Commodities Liquidation

There is a commodities blowout going on.  To get an idea of which commodities are mostly lopsided on the spec long side, check out the COT charts.  Crude oil, copper, corn, soybeans have very high speculator longs open compared to past history.  Surprisingly, cotton and silver are not near the spec long highs. 

It makes sense that commodities are getting crushed to a much greater degree than stocks.  The hot money has been piling into commodities, not stocks.  They are the first ones to pull the ripcord when things get hairy.  The key to the game is to determine where the hot money comes back to when the coast is clear.  I believe it will be in the precious metals, and not the industrial/ag commodities. 

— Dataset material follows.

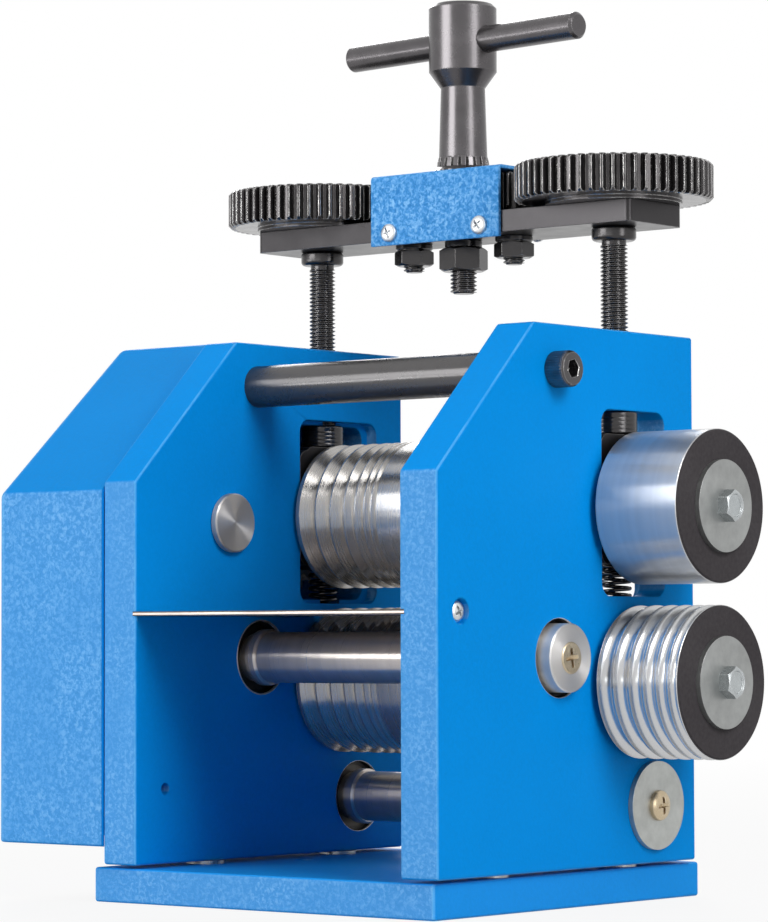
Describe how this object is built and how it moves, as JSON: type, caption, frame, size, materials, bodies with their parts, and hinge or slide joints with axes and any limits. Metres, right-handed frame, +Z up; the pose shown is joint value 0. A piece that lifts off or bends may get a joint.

Tuesday, November 16, 2010

Dip Buyers Galore

The market has been completely conditioned to buy any selloff.  There hasn't been a selloff like this in so long that traders are jumping at the chance to buy here.  We are not done with the selling yet.

Sweet Spot

This is the sweet spot of the selloff, about halfway done.  If you have been bearish, and suddenly find yourself bullish on this dip, the market has accomplished what it has intended.  You can only get a 100 point drop from top to bottom, like in January and April if you have the masses complacent.  QE2 did its job in getting the market complacent.  Even after a 50 point drop, you have reflexive dip buying.  I am not ruling out a bounce, especially since this is options expiration week.  But that bounce should be contained under 1190, today's intraday top.  After consolidating today's down move, we should be ripe for the final leg of the selloff down to 1130. 

Ireland is an Excuse

The Ireland sovereign debt problems were with us when the market was at 1220, it didn't just suddenly come out of the blue.  As the market starts selling down, traders grasp at anything to explain the sudden selling.  What really has engineered this selloff is the excessive bullishness and lopsided positioning of the Street.  Those that wanted to get long already have.  So the selloff should be commensurate to the excessive bullishness of traders.  Thus this selloff should last more than just a few days.  I am expecting lower prices from here, and 1130 sounds like a reasonable target, which is the 50% retracement from the August low to the highs last week.

Stubborn Dip Buyers

The dip buyers have been so well rewarded over the past 2 1/2 months, they must be chomping at the bit to buy this "dip".  This doesn't feel like those past dips because 1) we are much higher in price 2) sentiment has had time to get overly bullish and complacent 3) this dip has lasted longer than all the others. 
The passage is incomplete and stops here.